Denyse Wharf is owned by the U.S. Army and the military would have to excess the property in order for the city to get its hands on it.

Other board members, however, said they are reluctant to endorse Greene’s idea.

Board member June Johnson, a retired a school secretary, said the community does not need a marine science lab at Denyse Wharf because the Eco Dock at the 69th Street pier is a perfect spot for students to study marine life. The Eco Dock, which built with funding from Gentile, opened last year. “We have the dock ready to go down there. It’s a place for the children to learn,” Johnson said.

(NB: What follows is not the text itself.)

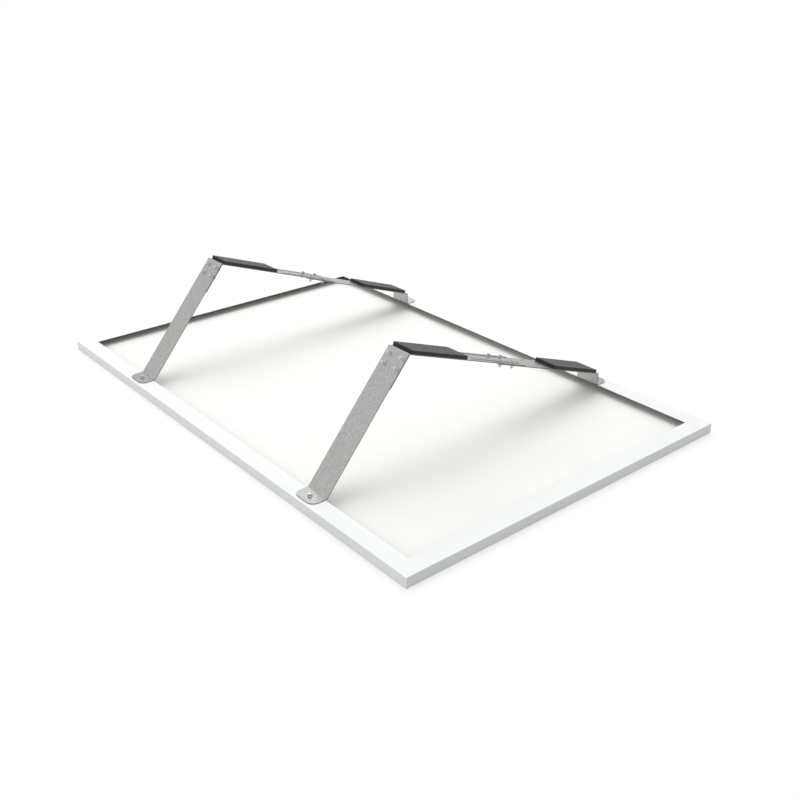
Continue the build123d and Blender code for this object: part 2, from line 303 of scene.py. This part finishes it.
def galvanised_steel():
    """Hot-dip zinc: mid grey crystals and specks, with painted shade on the edge faces, slot walls and
    foot ends.
    """
    crystal = 0.0032
    speck = 0.0016
    stain = 0.06
    strip_thickness = 0.0025
    edge_facing = 0.35
    upright_tolerance = 0.2
    foot_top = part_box("front_long_leg")[0].z + strip_thickness
    material, tree, place, shader = start_material("galvanised_steel")
    crystals = add_node(tree, "ShaderNodeTexVoronoi", {"Vector": place, "Scale": 1 / crystal})
    crystal_tone = add_node(tree, "ShaderNodeSeparateColor", {"Color": crystals.outputs["Color"]})
    specks = add_node(tree, "ShaderNodeTexNoise", {"Vector": place, "Scale": 1 / speck, "Detail": 3.0})
    stains = add_node(tree, "ShaderNodeTexNoise", {"Vector": place, "Scale": 1 / stain, "Detail": 4.0})
    facets = add_node(tree, "ShaderNodeMix", {"Factor": crystal_tone.outputs["Red"]}, data_type="RGBA")
    facets.inputs[6].default_value = linear("#9d9d9c")
    facets.inputs[7].default_value = linear("#bdbdbc")
    fleck_share = add_node(
        tree,
        "ShaderNodeMapRange",
        {"Value": specks.outputs["Fac"], "From Min": 0.35, "From Max": 0.7, "To Max": 0.55},
    )
    flecked = add_node(tree, "ShaderNodeMix", {"Factor": fleck_share.outputs["Result"]}, data_type="RGBA")
    tree.links.new(facets.outputs[2], flecked.inputs[6])
    flecked.inputs[7].default_value = linear("#bcbcba")
    stain_share = add_node(
        tree,
        "ShaderNodeMapRange",
        {"Value": stains.outputs["Fac"], "From Min": 0.4, "From Max": 0.75, "To Max": 0.1},
    )
    stained = add_node(tree, "ShaderNodeMix", {"Factor": stain_share.outputs["Result"]}, data_type="RGBA")
    tree.links.new(flecked.outputs[2], stained.inputs[6])
    stained.inputs[7].default_value = linear("#9a9b98")
    dullness = add_node(
        tree,
        "ShaderNodeMapRange",
        {"Value": crystal_tone.outputs["Green"], "To Min": 0.26, "To Max": 0.34},
    )
    bump = add_node(
        tree, "ShaderNodeBump", {"Height": specks.outputs["Fac"], "Strength": 0.12, "Distance": 0.0003}
    )
    surface = add_node(tree, "ShaderNodeNewGeometry")
    facing = add_node(tree, "ShaderNodeSeparateXYZ", {"Vector": surface.outputs["True Normal"]})
    height = add_node(tree, "ShaderNodeSeparateXYZ", {"Vector": place})
    sideways = add_node(tree, "ShaderNodeMath", {0: facing.outputs["Y"]}, operation="ABSOLUTE")
    long_edge = add_node(
        tree, "ShaderNodeMath", {0: sideways.outputs["Value"], 1: edge_facing}, operation="GREATER_THAN"
    )
    upright = add_node(
        tree,
        "ShaderNodeMath",
        {0: facing.outputs["Z"], 1: 0.0, 2: upright_tolerance},
        operation="COMPARE",
    )
    in_foot = add_node(
        tree, "ShaderNodeMath", {0: height.outputs["Z"], 1: foot_top}, operation="LESS_THAN"
    )
    foot_end = add_node(
        tree,
        "ShaderNodeMath",
        {0: upright.outputs["Value"], 1: in_foot.outputs["Value"]},
        operation="MULTIPLY",
    )
    # Painted shade: faces turned sideways (strip edges, slot walls) and the foot tabs' upright ends get a
    # darker grey, so that they look shaded.
    shaded_edge_faces = add_node(
        tree,
        "ShaderNodeMath",
        {0: long_edge.outputs["Value"], 1: foot_end.outputs["Value"]},
        operation="MAXIMUM",
    )
    edge_shade_mix = add_node(tree, "ShaderNodeMix", {"Factor": shaded_edge_faces.outputs["Value"]}, data_type="RGBA")
    tree.links.new(stained.outputs[2], edge_shade_mix.inputs[6])
    edge_shade_mix.inputs[7].default_value = linear("#7b7b79")
    tree.links.new(edge_shade_mix.outputs[2], shader.inputs["Base Color"])
    tree.links.new(dullness.outputs["Result"], shader.inputs["Roughness"])
    tree.links.new(bump.outputs["Normal"], shader.inputs["Normal"])
    shader.inputs["Metallic"].default_value = 1.0
    shader.inputs["Specular Tint"].default_value = linear("#e4e4e4")
    return material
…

The New York City School Construction Authority (SCA) also threw cold water on the Denyse Wharf project. In an Oct. 14 letter to the community board obtained by the Brooklyn Eagle, Lorraine Grillo, president and CEO of the SCA, wrote that the wharf’s “inaccessibility to vehicles and increased security needs have seriously hindered this proposal’s acceptance.”

Grillo wrote that the damage Superstorm Sandy caused on the Brooklyn waterfront, “would currently have the placement of a school facility in the Narrows of New York Harbor defy sustainability efforts, marine education, and common sense.”